Decisions Concerning Life and Death
There are two accounts showing the use of lots in discovering the identity of someone for the purpose of punishment or removing a threat. The first account shows the use of lots to determine who had violated God's instructions concerning taking spoils of war. When the responsible person was discovered, he was put to death (Jos.7:1-26). The second account is about Jonah and his attempt to escape from a responsibility that God had given him. When the sailors (through the casting of lots) found it was Jonah who was responsible for their life threatening situation, he was cast into the sea to die (Jonah 1:1-15). In both of these accounts, it was the Creator God who revealed truth through the casting of lots.
The Proverbs and Lots
"One casts the lot into the lap; but all its decision comes from the Lord" (Pro.16:33 Para.).
This proverb clearly shows the casting of lots to seek a decision from God in matters which could not be determined from the use of the facts at hand. Although it is not stated in this proverb, it can be assumed that the person casting the lots must be in conformity to God's ways, authorized by God to access him through this method, seeking to gain insight, knowledge, and his will, and will abide by the decision he gives through the lots.
The casting of lots was not only used by the spiritual and national leaders of Israel to determine a matter but also in the private lives of individuals:
"The lot causes arguments to cease, and divides between the mighty" (Pro.18:18 Para.).
For those who brought a matter before the Lord seeking insight, knowledge, or his decision in a matter and then abided by what was revealed, the matter was settled and ceased to be a problem between them. Again, those involved in the matter were most likely righteous in their intention to discover truth and a righteous judgement.
King David and the Priesthood
In the first book of the Chronicles of the kings of Israel, there are several accounts of king David and others seeking to understand the will of God in the division of the priesthood into their various functions. These accounts show the method used to determine God's will in these matters was the casting of lots, and that it was considered prudent to seek the will of God by this method in regards to the people and things which would impact how people would serve and worship God. See 1.Chron. 24:1-31; 25:1-8; 26:1-14.
Choosing a Replacement for Judas
Shortly before the Festival of Pentecost in 30 A.D. and the bestowing of the holy spirit upon those who were worthy of receiving it, the apostles selected a replacement for the traitor Judas who had killed himself:
"And they [the eleven apostles] selected Joseph who was called Barsabas, who was surnamed Justus, and Matthias. And when they had prayed, and said, You Lord, who knows the hearts of all men, show which of these two men you have chosen, that he may take part of this ministry and apostleship, from which Judas through transgression fell . . . And they gave forth their lots; and the lot fell upon Matthias; and he was numbered with the eleven apostles" (Acts 1:23-26 Para).

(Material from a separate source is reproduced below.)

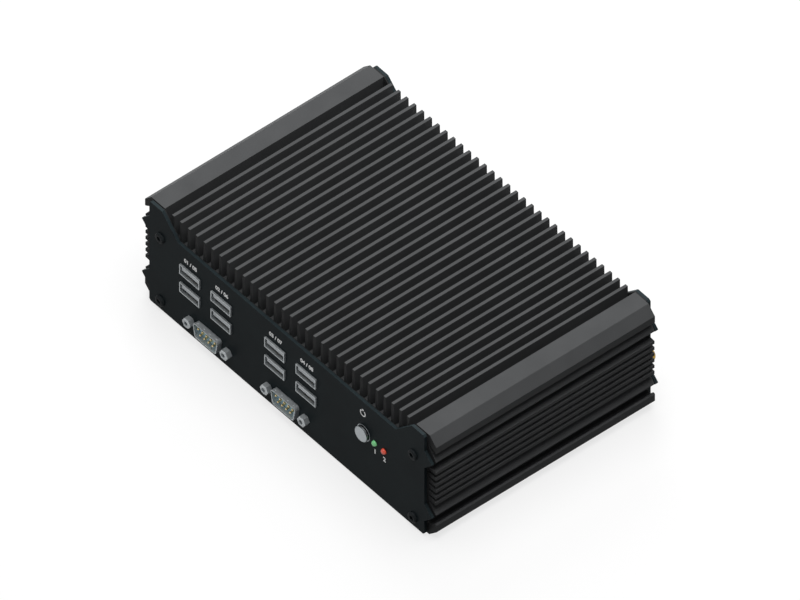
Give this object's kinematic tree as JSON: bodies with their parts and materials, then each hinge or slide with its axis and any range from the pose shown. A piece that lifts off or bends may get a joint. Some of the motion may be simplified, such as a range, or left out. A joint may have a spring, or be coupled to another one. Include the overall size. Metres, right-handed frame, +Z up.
{
  "type": "fanless industrial pc",
  "caption": "Fanless industrial computer in a finned aluminium housing, with ports and a power button on its front panel.",
  "frame": {"origin": "middle of the flat underside of the base cover", "axes": "+Z up through the fins, -Y out of the front panel, +X to the right seen from the front"},
  "size_m": [0.1954, 0.1394, 0.0616],
  "materials": {
    "anodised_black": "black anodised, satin",
    "powder_black": "smooth black coating, semi-gloss",
    "gasket_rubber": "matt",
    "black_screw": "black oxide",
    "zinc_screw": "zinc plated",
    "plated_shell": "tin plated, satin",
    "blue_insulator": "moulded",
    "gold_contact": "gold plated",
    "grey_tongue": "moulded",
    "black_plastic": "moulded",
    "green_plastic": "moulded",
    "circuit_board": "solder mask",
    "steel_cap": "turned",
    "green_lens": "clear tinted",
    "red_lens": "clear tinted",
    "bare_aluminium": "milled",
    "thermal_pad": "soft pad",
    "coil_grey": "pressed powder"
  },
  "bodies": {
    "case": {"antenna_contacts": "gold_contact", "antenna_jacks": "gold_contact", "antenna_nuts": "gold_contact", "base_cover": "anodised_black", "base_screws": "zinc_screw", "board_screws": "zinc_screw", "board_standoffs": "zinc_screw", "button_guide": "black_plastic", "capacitors": "bare_aluminium", "cell_holder": "black_plastic", "chip_packages": "black_plastic", "coin_cell": "bare_aluminium", "display_insulator": "blue_insulator", "display_shell": "plated_shell", "drive": "bare_aluminium", "drive_bracket": "bare_aluminium", "drive_screws": "zinc_screw", "front_gasket": "gasket_rubber", "front_panel": "powder_black", "heat_spreader": "bare_aluminium", "housing": "anodised_black", "jackscrews": "plated_shell", "light_holder": "black_plastic", "mainboard": "circuit_board", "memory_module": "circuit_board", "memory_socket": "black_plastic", "network_inserts": "black_plastic", "network_jack_1": "plated_shell", "network_jack_2": "plated_shell", "panel_screws": "black_screw", "power_coils": "coil_grey", "power_inlet": "green_plastic", "power_pins": "gold_contact", "processor": "bare_aluminium", "processor_pad": "thermal_pad", "rear_gasket": "gasket_rubber", "rear_panel": "powder_black", "rear_usb_socket": "plated_shell", "roof_pad": "thermal_pad", "serial_board": "circuit_board", "serial_header": "black_plastic", "serial_insulator_1": "blue_insulator", "serial_insulator_2": "blue_insulator", "serial_pins": "gold_contact", "serial_shell_1": "plated_shell", "serial_shell_2": "plated_shell", "spreader_screws": "zinc_screw", "status_light_green": "green_lens", "status_light_red": "red_lens", "switch_body": "black_plastic", "usb_socket_1": "plated_shell", "usb_socket_2": "plated_shell", "usb_socket_3": "plated_shell", "usb_socket_4": "plated_shell", "usb_tongues": "grey_tongue", "video_port": "plated_shell", "video_tongue": "black_plastic"},
    "power_button": {"button_cap": "steel_cap", "button_clip": "steel_cap", "switch_plunger": "black_plastic"}
  },
  "joints": [
    {"name": "power_button_press", "type": "slide", "parent": "case", "child": "power_button", "axis": [0, 1, 0], "range_m": [0, 0.0005], "stiffness_N_per_m": 1500, "springref_m": -0.0003}
  ]
}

The apostles selected two men who they thought qualified to fulfill the responsibilities of an apostle and they asked God the Father to make the choice between these two men. The method they used to have God's will revealed to them was the casting or drawing of lots. It makes sense for them to have used this method, because this method had been used for centuries by the authorized civil and spiritual leaders of Israel to gain certain kinds of knowledge from God and to determine his will in certain matters.
Simon the Sorcerer
Simon saw that, through the laying on of hands people received the holy spirit. He also saw that through the hands of the apostles this spirit power was given to others. In his desire to have the same power as the apostles, Simon offered money for it:
"Give me this authority, so that I may do the same thing by laying my hands on people. But Peter said to him, Your money parish with you into perdition, because you think that God's gift can be purchased with money. You have no part or lot in this matter, because your heart is not right in the sight of God" (Acts 8:19-21 Para.).
In order to use the casting of lots in the framework of the Body of Christ, a man must be one of the elect, have a righteous attitude, and be authorized to participate in the work of the church.
A Great Danger
The Bible and historical records show that God has revealed certain insights and knowledge about people, things, events, and his will concerning them through the use of lots. Additionally, these records show that this method was in common use by those whom God had authorized as the civil and spiritual leaders of his people.
There is no indication in the scriptures that the practice of drawing or casting lots is condemned when it is used to gain insight and knowledge about people, things, and events for the right purpose. However, there is a dark side to the use of lots which deserves a detailed explanation.
Although there is no doubt that God authorized the use of objects which are either drawn out of a container or cast upon a surface in order to seek his advice, ask him to make a choice, or to gain insight and knowledge about things and events, there is great danger in the use of lots for those who use them for the wrong purpose or are not authorized by God the use them.
Today, as in the past, there are many things which must be considered before attempting to access God through an object:
- Will God honor your attempt to use an object to access physical or spiritual knowledge?
- Have you been authorized to use an object to access physical or spiritual knowledge?
- How can you be absolutely certain that an answer you receive is from the spirit of God?
- How can you be certain that an answer you receive is not from an evil spirit or your own mind?
These are very serious questions which must be answered before anyone attempts to use an object to access the will of God. Without the correct answers to these questions, it seems foolish to use any physical object to guide our physical or spiritual life. This is not to say that God the Father and Jesus Christ will not authorize such a method to be used during the end of the age; however, extreme caution must be exercised. The apostle Peter warned, "Be sober, be vigilant; because your adversary the devil, walks about as a roaring lion, seeking those whom he may devour" (1.Pet.5:8).
Because the only example of the use of lots by the elect of the early church concerns the affairs of the church, we can safely assume it was not wrong to use this method to gain insight and knowledge and to discover the will of God in spiritual matters.
When we consider the two examples in the Book of Acts which speak of lots, the implication seems to be that the apostles were the custodians of this method of seeking insight from God.